Our old weed barrier, loaded with weeds, nevertheless removed from our propagation greenhouse.
Our top priority in renovating the greenhouse was to get rid of the “muck” caused because of poor drainage. We must thank Henry French
for the engineering phase of this project. He published a book in 1859 titled, “”Farm Drainage”, so we are continuing his tradition here on the farm. If you want advice for a “French Drain”, I would highly recommend Danielle and Justin, who dug trenches around the greenhouse perimeter and in between each propagation greenhouse bench pad just to be sure the water is routed outside the greenhouse. We hope that this drainage will keep our feet dry throughout the season. Danielle and Justin verified that their trenches were sloped, so that the water would flow, by using the transit. After they dug the trenches, we lined each trench with landscape fabric and a couple inches of rock (a.k.a. gravel). We hauled and spread a lot of gravel into these trenches.
Danielle pickaxing the trenches for our french drainage system.
Justin cleaning out a trench with the hoe. After the soil is loosened with the pickaxe, Justin used a hoe to pull it into a pile, and then it is shoveled out of the trench.
Justin using the transit to check the slope of the trench. We aimed for a 1/8 inch drop per foot of ground so water would easily drain to the outside of our greenhouse.
Justin and Danielle dug all these trenches, all approximately a foot deep, just so we don't have to walk through muck this season! You will notice that our greenhouse propagation bench pads are in between the trenches.
Putting landscape fabric down in the trench. This should keep the dirt from clogging the pipe.
Justin pouring gravel into the trench with pipe. We put a couple of inches below the pipe, then fill the entire trench with gravel (a.k.a rocks).
Danielle, Justin and Carl connecting pipes where the trenches merge. We used couplers, T’s and Y’s to join pipes from each of the trenches between the greenhouse bench pads. We have a trench down the center of the greenhouse to capture the water from the uphill side of the greenhouse propagation bench pads. We also have a trench along the lower side of the greenhouse that captures the water from the lower side of the greenhouse propagation bench pads.
Danielle holding the pipe down, keeping the plastic to the side, all the while someone is pouring gravel into the trench. The pipe tends to want to come up, so to keep it low so that our slope is correct and the water drains, you must spread gravel along the pipe to weight the pipe down.
The entire drain pipe has been laid and gravel is now covering the pipe!
After the trenches were completed, Danielle and Justin leveled the pads for each of the propagation benches. We are leveling these pads with the hope of one day implementing radiant heat underneath each propagation bench. Before implementing radiant heat we need to make a little more money off the farm which we hope to do through Farm Vacations. We are reusing the frames from our old benches so before leveling the bench pads, Carl and Justin re-made the frame into 12 foot lengths using our old 24 foot length frames. This gave Justin and Danielle a couple frames for use in leveling each of the 8 bench pads.

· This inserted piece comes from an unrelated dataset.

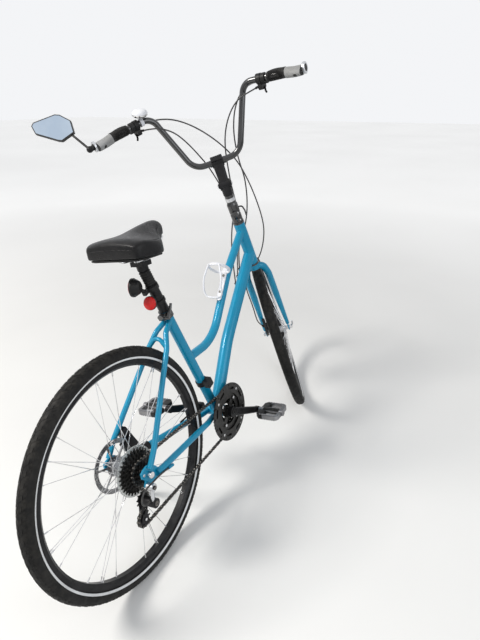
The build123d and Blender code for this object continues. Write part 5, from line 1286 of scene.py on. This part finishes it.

Danielle and Justin used solid concrete cap blocks for locating each of the propagation bench legs. This is so the bench does not sink into the mud. They dug a hole for each cap block to the depth so that each block was level with one another. Not such an easy job considering that each propagation bench has 6 legs and with 8 individual benches! They used a 4 foot bubble level for leveling each propagation bench.
After the pads were leveled we waited a few weeks while the parts for building the remaining bench frames arrived. FINALLY, our order arrived 3 weeks late, with our landscape fabric. We had plans for laying down a double layer of landscape fabric to prevent weed growth, but since our greenhouse supplier screwed up our order, we only put down one layer. In addition, this landscape fabric was much thinner that what we had ordered. SO PRAY that the weeds don’t take over. Photograph taken by Danielle Keeter.
Once Danielle and Justin finished putting down a layer of landscape fabric, they hauled in rocks (a.k.a. gravel) for the walkways, mostly to hold the landscape fabric in place until another load of gravel could be delivered. You will notice the flags that mark each concrete cap block and the location of the propagation benches. Photograph taken by Danielle Keeter.
This photograph is taken by Danielle Keeter. This is after rocks have been spread in the walkways.
Once the landscape fabric was secured, Justin and Danielle re-constructed our greenhouse propagation benches. Our old benches used to be in 24 foot sections, but our new benches are in 12 foot sections. We added additional bracing to accommodate expanded metal bench tops. Photograph taken by Danielle Keeter.
After Justin and Danielle completed building the greenhouse bench frames, they built frames for the bench tops; these frames will replace the wood frames. Carl and Julie are hoping that they never build another greenhouse propagation bench in their lifetime. Meanwhile, Carl and Julie spread additional rocks, just to give Danielle and Justin a break from this physically demanding job.
Just in the nick of time, our bench tops arrived from our greenhouse supplier, so Carl and Julie did the final squaring of each bench and screwed the tops to the bench frames. Danielle and Justin would have done this but they were busy seeding so that we will be eating some tasty food this season. HALLELUJAH FOR THIS PROJECT COMPLETION! We HOPE and PRAY that there will be no more muck.
Because Justin and Danielle pretty much did this entire project by themselves, Danielle had the well deserved honor of placing the first couple flats on our NEW propagation benches!
Just what a project such as this might do to you!
Harmon thinks we need yoga after this project. He is trying to lead us into downward dog!
Harmon thinks we need to stretch the other direction.
Our Propagation Greenhouse Rocks! So clean, nice and PLEASANT that we have marked this project "Complete" on our task list. Mostly, we hope not to have yuck on the floor and for our benches to last Carl and Julie’s lifetime. Not many farm projects are ever REALLY complete because one is constantly maintaining and tweaking. For sanity, we must give a project a completion status or we would never feel like we have made accomplishments.